Les zones « sous douane », des zones de non-droit

L’épisode Miranda met en évidence la spécificité en vertu de la loi britannique, des zones dites « sous douane » dans les ports et les aéroports, un monde parallèle sous règles de droit exorbitantes du droit ordinaire.

Dans le « monde réel », un équilibre s’établit – et c’est une liberté fondamentale dans nos Etats dits de droit – entre les droits et les devoirs des citoyens, fussent-ils suspects. En revanche, dans le « monde parallèle », les individus peuvent être détenus et interrogés, ils peuvent être fouillés, leurs biens peuvent être confisqués sans la moindre suspicion, sans la moindre garantie légale.

L’an dernier, il y aurait eu au Royaume-Uni 69 000 « David Miranda » – même s’ils n’ont pas tous passé les neuf heures maximales dans les mains de la police.

Un avertissement aux journalistes et lanceurs d’alerte

Le cas « David Miranda » était un exercice d’harcèlement policier mais aussi, sans aucun doute, une intimidation visant les journalistes et les lanceurs d’alerte. L’objectif était de rappeler aux professionnels du journalisme et à leurs informateurs l’étendue des pouvoirs dont disposent les forces de l’ordre dans ces zones de non-droit où aucune assistance légale n’est autorisée.

La police des douanes de l’aéroport d’Heathrow s’est comportée de la sorte parce que la loi l’y autorise, mais aussi sans doute parce que les Américains le souhaitaient – alors que d’autres révélations émanant d’Edward Snowden seraient imminentes – et sans autres raisons.

Une atteinte aux fondements même du modèle occidental de liberté

L’épisode Miranda porte atteinte aux principes fondamentaux censés protéger la liberté de la presse. Dont acte.

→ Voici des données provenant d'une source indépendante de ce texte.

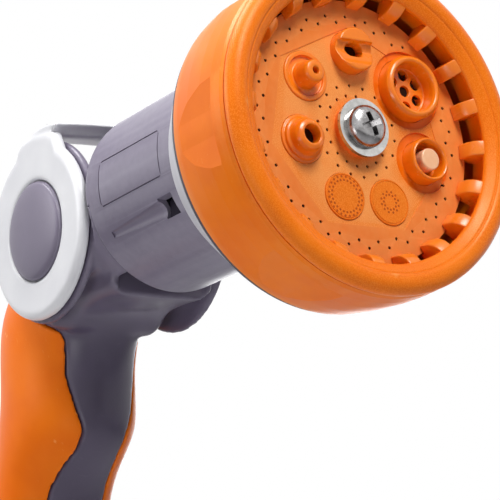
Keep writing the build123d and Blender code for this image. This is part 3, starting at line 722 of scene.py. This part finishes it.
screwSet = {"head": [(-1.75, 0.02), (-1.75, 4.45), (-1.65, 4.55), (-1.0, 4.55), (-0.75, 4.48), (-0.35, 4.32),
                     (0.0, 4.05), (0.35, 3.6), (0.62, 3.05), (0.82, 2.4), (0.95, 1.6), (1.0, 0.8), (1.0, 0.02)],
            "turn": 20.0, "armWidth": 1.35, "armLength": 3.0, "depth": 2.3}
screwHead = addObject("turretScrewHead", meshOf(onTurret(lathe(screwSet["head"], 128)), "turretScrewHead"))
for turn in (0, 90):
    cutter = addObject("crossCutter", crossArm(screwSet, turn))
    cut = screwHead.modifiers.new("cross", "BOOLEAN")
    cut.object, cut.operation, cut.solver = cutter, "DIFFERENCE", "EXACT"
    baked(screwHead)
    bpy.data.objects.remove(cutter)
screwHead.data.materials.clear()
screwHead.data.materials.append(skins["screwSteelShaded"])
smoothFaces(screwHead.data, 30)
addPiece(screwHead, "body", "steel", "turret_screw")
print("turret ready")

floorSet = {"height": -0.25, "size": 4.0, "glow": 0.7}
floorMesh = bpy.data.meshes.new("floor")
h = floorSet["size"] / 2
floorMesh.from_pydata([(-h, -h, floorSet["height"]), (h, -h, floorSet["height"]), (h, h, floorSet["height"]),
                       (-h, h, floorSet["height"])], [], [(0, 1, 2, 3)])
floor = addObject("floor", floorMesh)
floorSkin, floorTree, floorLook = startMaterial("floorPaper", 0.7)
floorNoise = noise(floorTree, node(floorTree, "ShaderNodeTexCoord").outputs["Object"], 60.0, 4.0)
paper = blendColour(floorTree, floorNoise, (0.80, 0.80, 0.80), (0.84, 0.84, 0.84))
floorSeen = node(floorTree, "ShaderNodeLightPath").outputs["Is Camera Ray"]
link(floorTree, blendColour(floorTree, floorSeen, (0.55, 0.55, 0.56), paper), floorLook.inputs["Base Color"])
floorOut = floorTree.nodes["Material Output"]
glow = node(floorTree, "ShaderNodeEmission")
glow.inputs["Color"].default_value = (0.86, 0.86, 0.86, 1)
clear = node(floorTree, "ShaderNodeBsdfTransparent")
lit, sided = node(floorTree, "ShaderNodeMixShader"), node(floorTree, "ShaderNodeMixShader")
link(floorTree, maths(floorTree, "MULTIPLY", floorSeen, floorSet["glow"]), lit.inputs[0])
link(floorTree, floorLook.outputs[0], lit.inputs[1])
link(floorTree, glow.outputs[0], lit.inputs[2])
link(floorTree, node(floorTree, "ShaderNodeNewGeometry").outputs["Backfacing"], sided.inputs[0])
link(floorTree, lit.outputs[0], sided.inputs[1])
link(floorTree, clear.outputs[0], sided.inputs[2])
link(floorTree, sided.outputs[0], floorOut.inputs["Surface"])
floor.data.materials.append(floorSkin)
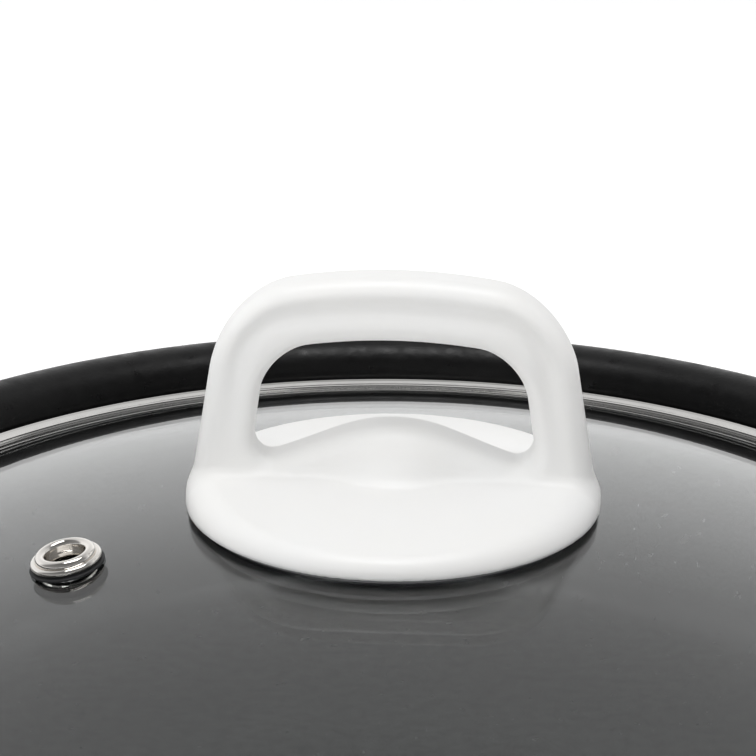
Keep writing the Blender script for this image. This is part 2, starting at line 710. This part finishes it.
def side_handle_field(x, y, z):
    """Beam under the lip, looped grip and two tapered legs, for the +X side."""
    r = np.hypot(x, y)
    span = math.radians(31)
    sector = np.abs(y) * math.cos(span) - x * math.sin(span)
    beam_z = np.abs(z - (BEAM_TOP + BEAM_LOW) / 2) - (BEAM_TOP - BEAM_LOW) / 2
    beam = both(both(r - BEAM_OUT, beam_z, 3.0), sector, 4.0)
    mid_z, half_t = GRIP_TOP - GRIP_T / 2, GRIP_T / 2
    left = 112.0
    outline = round_rect(x - (GRIP_OUT + left) / 2, y, (GRIP_OUT - left) / 2, 60.0, 26.0)
    gap_in, gap_out = PAN_R + 4.0, GRIP_OUT - 16.0
    gap = round_rect(x - (gap_in + gap_out) / 2, y, (gap_out - gap_in) / 2, 40.0, 10.0)
    face = np.abs(z - mid_z) - half_t
    grip = both(outline, face, 5.0)
    legs = None
    for s in (-1, 1):
        c, d = math.cos(LEG_ANGLE), s * math.sin(LEG_ANGLE)
        u, v = x * c + y * d - LEG_R, -x * d + y * c
        t = np.clip((z - FOOT_H) / (BEAM_TOP - FOOT_H), 0, 1)
        column = round_rect(u, v, 7.0, 7.0 + 4.0 * t, 5.5)
        leg = both(column, np.abs(z - (FOOT_H + BEAM_TOP - 1) / 2) - (BEAM_TOP - 1 - FOOT_H) / 2, 1.2)
        legs = leg if legs is None else np.minimum(legs, leg)
    solid = either(either(beam, grip, 3.0), legs, 4.0)
    solid = cut(solid, gap, 4.5)
    solid = both(solid, BEAM_IN - r, 1.5)
    solid = both(solid, z - BEAM_TOP, 2.0)
    for a in (-15, 15):
        c, d = math.cos(math.radians(a)), math.sin(math.radians(a))
        u, v = x * c + y * d, -x * d + y * c
        bore = both(np.hypot(v, z - LUG_Z) - 4.75, 143.0 - u)
        solid = cut(solid, both(bore, u - 164.0), 0.6)
        solid = cut(solid, both(np.hypot(v, z - LUG_Z) - 7.2, u - 137.0), 0.4)
    return solid


def make_side_handles():
    right = field_mesh("side_handle_right_grip", side_handle_field, right_low, right_high, 1.0)
    left = make_mesh("side_handle_left_grip", [], [])
    left.data = right.data.copy()
    left.data.transform(Matrix.Rotation(math.pi, 4, "Z"))
    dress(right, WHITE, "base", "white_grip", "side_handle_right")
    dress(left, WHITE, "base", "white_grip", "side_handle_left")


def make_feet():
    """Rubber feet with a rounded, slightly dished sole."""
    r = 8.5
    profile = [(0.0, 0.5), (3.5, 0.4), (5.2, 0.0), (r - 1.6, 0.0)] + arc(r - 1.4, 1.4, 1.4, -80, 0, 6)
    profile += arc(r - 1.0, FOOT_H - 1.0, 1.0, 0, 90, 5) + [(0.0, FOOT_H)]
    feet = []
    for side in (0, 180):
        for a in (-27, 27):
            turn = Matrix.Rotation(math.radians(side + a), 4, "Z") @ Matrix.Translation((LEG_R, 0, 0))
            feet.append(lathe_piece(f"foot_{side}_{a + 27}", profile, 48, turn))
    piece = joined("feet_rubber", feet)
    smooth_by_angle(piece, 45)
    return dress(piece, RUBBER, "base", "rubber", "feet")


# ---------------------------------------------------------------- thermostat control
CONTROL_X = (cover_low[0] + cover_high[0]) / 2
CONTROL_L = cover_high[0] - cover_low[0]
CONTROL_W = cover_high[1] - cover_low[1]
SPLIT_Z = cover_low[2]
COVER_TOP = cover_high[2]
CASE_LOW = case_low[2]
DIAL_X = (dial_low[0] + dial_high[0]) / 2
PLUG_Z = SPLIT_Z
LENS_AT = (box_mm("indicator_lens")[0] + box_mm("indicator_lens")[1]) / 2


def control_outline(x, y, inset=0.0):
    """Rounded rectangle, tight at the nose and round at the tail."""
    nose = round_rect(x - CONTROL_X, y, CONTROL_L / 2 - inset, CONTROL_W / 2 - inset, 3.0)
    tail = round_rect(x - CONTROL_X, y, CONTROL_L / 2 - inset, CONTROL_W / 2 - inset, 9.0 - inset)
    return np.where(x > CONTROL_X, tail, nose)


def control_field(x, y, z):
    """Both shells as one closed case; the halves are split from it."""
    wall = 2.0
    middle, half = (COVER_TOP + CASE_LOW) / 2, (COVER_TOP - CASE_LOW) / 2
    body = both(control_outline(x, y), np.abs(z - middle) - half, 3.2)
    room = both(control_outline(x, y, wall), np.abs(z - middle) - half + wall, 1.5)
    solid = cut(body, room)
    for s in (-1, 1):
        hole = both(np.hypot(y - s * 17.7, z - PLUG_Z) - 3.9, x - CONTROL_X)
        solid = cut(solid, hole, 0.4)
    solid = cut(solid, both(np.hypot(y, z - PLUG_Z) - 3.15, x - CONTROL_X))
    solid = cut(solid, both(np.hypot(y, z - PLUG_Z) - 6.3, CONTROL_X - x))
    groove = both(np.abs(z - COVER_TOP) - 0.5, np.abs(np.hypot(x - DIAL_X, y) - 20.3) - 0.35)
    solid = cut(solid, groove, 0.2)
    solid = cut(solid, both(np.hypot(x - DIAL_X, y) - 3.1, SPLIT_Z - z))
    for k in range(5):
        rib = round_rect(np.abs(y) - CONTROL_W / 2, x - (CONTROL_X + 6 + 4.2 * k), 0.7, 0.9, 0.3)
        solid = cut(solid, both(rib, np.abs(z - middle) - 7.0, 0.5), 0.3)
    return solid


def cover_field(x, y, z):
    solid = both(control_field(x, y, z), SPLIT_Z + 0.12 - z, 0.35)
    lens = np.hypot(x - LENS_AT[0], y - LENS_AT[1]) - 3.6
    return cut(solid, both(lens, SPLIT_Z - z), 0.25)


def case_field(x, y, z):
    solid = both(control_field(x, y, z), z - SPLIT_Z + 0.12, 0.35)
    for px, py in screw_spots():
        head = both(np.hypot(x - px, y - py) - 2.9, z - CASE_LOW - 2.0)
        solid = cut(solid, head, 0.3)
    return solid


def screw_spots():
    """Where the case's screws stand, from the frame's own screws."""
    low, high = box_mm("control_screws")
    inset = 2.8
    return [(low[0] + inset, high[1] - inset), (low[0] + inset, low[1] + inset), (high[0] - inset, low[1] + inset)]


def make_control():
    cover = field_mesh("control_cover_shell", cover_field, cover_low, cover_high, 0.55)
    dress(cover, SHELL, "control", "black_shell", "control_cover")
    case = field_mesh("control_base_shell", case_field, case_low, case_high, 0.55)
    dress(case, SHELL, "control", "black_shell", "control_base")


DIAL_R = (dial_high[0] - dial_low[0]) / 2
DIAL_LOW, DIAL_TOP = dial_low[2], dial_high[2]


def dial_field(x, y, z):
    """Fluted skirt with a raised, rounded grip bar and a pointer groove."""
    px, h = x - DIAL_X, z - DIAL_LOW
    r, a = np.hypot(px, y), np.arctan2(y, px)
    skirt_h, flutes = 3.4, 36
    edge = DIAL_R - 0.35 + 0.35 * np.cos(flutes * a)
    skirt = both(both(r - edge, h - skirt_h - 0.9 * np.clip(1 - r / DIAL_R, 0, 1), 1.0), -h, 0.4)
    hub = both(r - 13.0 + 0.12 * h, h - 6.4, 1.8)
    bar = round_rect(px, y, DIAL_R - 3.2, 4.4, 4.0) + 0.06 * (h - 4)
    bar = both(bar, h - (DIAL_TOP - DIAL_LOW), 1.6)
    solid = either(either(skirt, both(hub, -h), 1.5), both(bar, -h), 1.6)
    mark = both(np.abs(px) - 0.6, np.abs(y - DIAL_R + 3.6) - 1.8)
    solid = cut(solid, both(mark, np.abs(h - skirt_h) - 0.7), 0.2)
    return cut(solid, both(r - 3.05, h - 9.0))


def make_dial():
    piece = field_mesh("dial_knob_turned", dial_field, dial_low, dial_high, 0.5)
    dress(piece, DIAL_WHITE, "dial", "white_dial", "dial_knob")


# ---------------------------------------------------------------- nodes that keep their CAD shape
CARRIED = {
    "terminal_sleeves": (CERAMIC, 0.4), "terminal_pins": (NICKEL, 0.15), "socket_guard": (SHEET, 0.25),
    "guard_screws": (SCREW_STEEL, 0.12), "side_handle_screws": (SCREW_STEEL, 0.15),
    "control_screws": (SCREW_STEEL, 0.15), "probe": (POLISHED, 0.1), "probe_flange": (SHEET, 0.2),
    "receptacle_contacts": (BRASS, 0.15), "thermostat_plate": (SHEET, 0.2), "insulator_stack": (CERAMIC, 0.3),
    "contact_arm": (BRASS, 0.1), "indicator_lamp": (LAMP, 0.1), "indicator_lens": (LENS, 0.4),
    "cord_inlet": (RUBBER, 0.6), "dial_shaft": (SCREW_STEEL, 0.2), "shaft_clip": (SHEET, 0.15),
    "handle_gasket": (GREY_SILICONE, 0.15), "handle_insert": (BRASS, 0.25), "glass_grommet": (GREY_SILICONE, 0.3),
    "inner_seal": (GREY_SILICONE, 0.3), "cup_washer": (POLISHED, 0.25), "lid_screw": (SCREW_STEEL, 0.2),
}


def dress_nodes():
    for name, (material, edge) in CARRIED.items():
        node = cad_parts[name]
        node.data.materials.clear()
        node.data.materials.append(material)
        smooth_by_angle(node, 32)
        bevel(node, edge, 3, 32)


# ---------------------------------------------------------------- stage
def emission_floor():
    """Plain white studio floor, lit enough to stay pale right under the object."""
    look = Look("studio_floor").set(Roughness=0.9, Specular_IOR_Level=0.1, Emission_Strength=0.34)
    look.shader.inputs["Emission Color"].default_value = (1, 1, 1, 1)
    look.colour(look.ramp(look.noise(3, 2), [(0.3, 0.86), (0.7, 0.88)]))
    return look.material


def make_floor():
    size = 4000.0
    stations = (-size, -2000, -600, 0, 600, 1800, size)
    points = [(x, y, 0.0) for x in stations for y in (-size, size)]
    faces = [(2 * i, 2 * i + 2, 2 * i + 3, 2 * i + 1) for i in range(len(stations) - 1)]
    floor = make_mesh("studio_floor", points, faces, smooth=False)
    floor.data.materials.append(emission_floor())


def make_world():
    """A bright sweep behind the object that falls off overhead, and a dim room behind the camera."""
    world = bpy.data.worlds.new("studio")
    world.use_nodes = True
    bpy.context.scene.world = world
    tree = world.node_tree
    back = tree.nodes["Background"]
    where = tree.nodes.new("ShaderNodeTexCoord")
    split = tree.nodes.new("ShaderNodeSeparateXYZ")
    tree.links.new(where.outputs["Generated"], split.inputs[0])

    def ramp(source, stops):
        made = tree.nodes.new("ShaderNodeValToRGB")
        tree.links.new(source, made.inputs["Fac"])
        elements = made.color_ramp.elements
        while len(elements) < len(stops):
            elements.new(0.5)
        for element, (position, value) in zip(elements, stops):
            element.position = position
            element.color = (value, value, value, 1)
        return made.outputs["Color"]

    shift = tree.nodes.new("ShaderNodeMath")
    shift.operation = "MULTIPLY_ADD"
    shift.inputs[1].default_value = 0.5
    shift.inputs[2].default_value = 0.5
    tree.links.new(split.outputs["Y"], shift.inputs[0])
    height = ramp(split.outputs["Z"],
                  [(0.0, 1.0), (0.35, 1.0), (0.60, 0.80), (0.80, 0.66), (0.93, 0.40), (1.0, 0.30)])
    depth = ramp(shift.outputs[0], [(0.0, 0.20), (0.45, 0.28), (0.62, 1.0), (1.0, 1.0)])
    mix = tree.nodes.new("ShaderNodeMix")
    mix.data_type = "RGBA"
    mix.blend_type = "MULTIPLY"
    mix.inputs["Factor"].default_value = 1.0
    tree.links.new(height, mix.inputs[6])
    tree.links.new(depth, mix.inputs[7])
    tree.links.new(mix.outputs[2], back.inputs["Color"])
    back.inputs["Strength"].default_value = 1.0


def area_light(name, place, aim, size, power, glossy=True):
    data = bpy.data.lights.new(name, "AREA")
    data.shape = "RECTANGLE"
    data.size, data.size_y = size
    data.energy = power
    light = bpy.data.objects.new(name, data)
    light.location = place
    light.rotation_euler = (Vector(aim) - Vector(place)).to_track_quat("-Z", "Y").to_euler()
    light.visible_glossy = glossy
    bpy.context.scene.collection.objects.link(light)


def make_lights():
    area_light("overhead", (0.0, -0.10, 1.5), (0, 0, 0.1), (0.9, 0.5), 8.5)
    area_light("front_fill", (-0.4, -1.7, 1.0), (0, 0, 0.12), (1.8, 1.3), 22.0, glossy=False)
    area_light("left_fill", (-1.5, 0.2, 1.0), (0, 0, 0.1), (1.0, 1.0), 3.0, glossy=False)
    area_light("right_fill", (1.5, 0.3, 1.0), (0, 0, 0.1), (1.0, 1.0), 2.5, glossy=False)


def make_camera():
    """Close view from the front at the photograph's angle, aimed a little above the handle's base."""
    azimuth, elevation, distance = math.radians(3.0), math.radians(22.0), 0.82
    focal, sensor, side = 3769.0, 36.0, 756.0
    base = Vector((0, 0, BASE_Z * MM))
    away = Vector((math.sin(azimuth) * math.cos(elevation), -math.cos(azimuth) * math.cos(elevation),
                   math.sin(elevation)))
    data = bpy.data.cameras.new("photo_camera")
    data.sensor_width = sensor
    data.lens = focal / side * sensor
    data.clip_start, data.clip_end = 0.05, 30
    camera = bpy.data.objects.new("photo_camera", data)
    bpy.context.scene.collection.objects.link(camera)
    right = Vector((math.cos(azimuth), math.sin(azimuth), 0))
    up = away.cross(right)
    turn = Matrix((right, up, away)).transposed()
    pitch, yaw, roll = math.radians(1.885), math.radians(0.230), math.radians(0.40)
    turn = turn @ Matrix.Rotation(roll, 3, "Z") @ Matrix.Rotation(pitch, 3, "X") @ Matrix.Rotation(yaw, 3, "Y")
    camera.matrix_world = Matrix.Translation(base + away * distance) @ turn.to_4x4()
    bpy.context.scene.camera = camera


make_camera()
make_world()
make_lights()
make_floor()
make_pan()
make_element()
make_side_handles()
make_feet()
make_control()
make_dial()
make_glass()
make_band()
make_vent()
make_lid_handle()
dress_nodes()
bpy.context.scene.view_settings.view_transform = "Standard"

L’épisode Miranda remet en cause le principe du « bénéfice du doute » que revendique pour elle-même les démocraties libérales dans la lutte contre le terrorisme. Les Etats adoptent des législations anti-terrorisme leur conférant des pouvoirs exceptionnels au motif que le terrorisme constitue une menace exceptionnelle. Or, jamais au cours de la détention de David Miranda n’a-t-il été question de terrorisme ou d’implication dans des activités terroristes. Les responsables politiques de ces démocraties ont reconnu comme légitime le débat sur la nature des moyens de lutte contre le terrorisme et leur proportionnalité à la menace. Pour autant, ils sont prêts, sans la moindre justification, à s’asseoir sur ces principes et les bafouer allègrement. Dont acte.

L’annexe 7 et son application extensive dans l’épisode Miranda violent tout bonnement les fondements mêmes de l’ordre juridique qui a fait que l’Angleterre est l’Angleterre, le Royaume-Uni le Royaume-Uni et… les États-Unis les États-Unis, l’Habeas Corpus de 1679 et la Magna Carta de 1215 qui, en son article 29, stipule : « Aucun homme libre ne sera saisi, ni emprisonné ou dépossédé de ses biens, déclaré hors-la-loi, exilé ou exécuté, de quelque manière que ce soit. Nous ne le condamnerons pas non plus à l’emprisonnement sans un jugement légal de ses pairs, conforme aux lois du pays »…  

Le Parlement britannique devrait être saisi sous peu d’un projet de réforme de l’annexe 7 de la loi sur le terrorisme de 2000.  Il en va de la liberté de la presse,il en va aussi de la lutte contre le terrorisme, un enjeu trop important pour servir d’alibi aux basses œuvres de pouvoirs sans scrupules.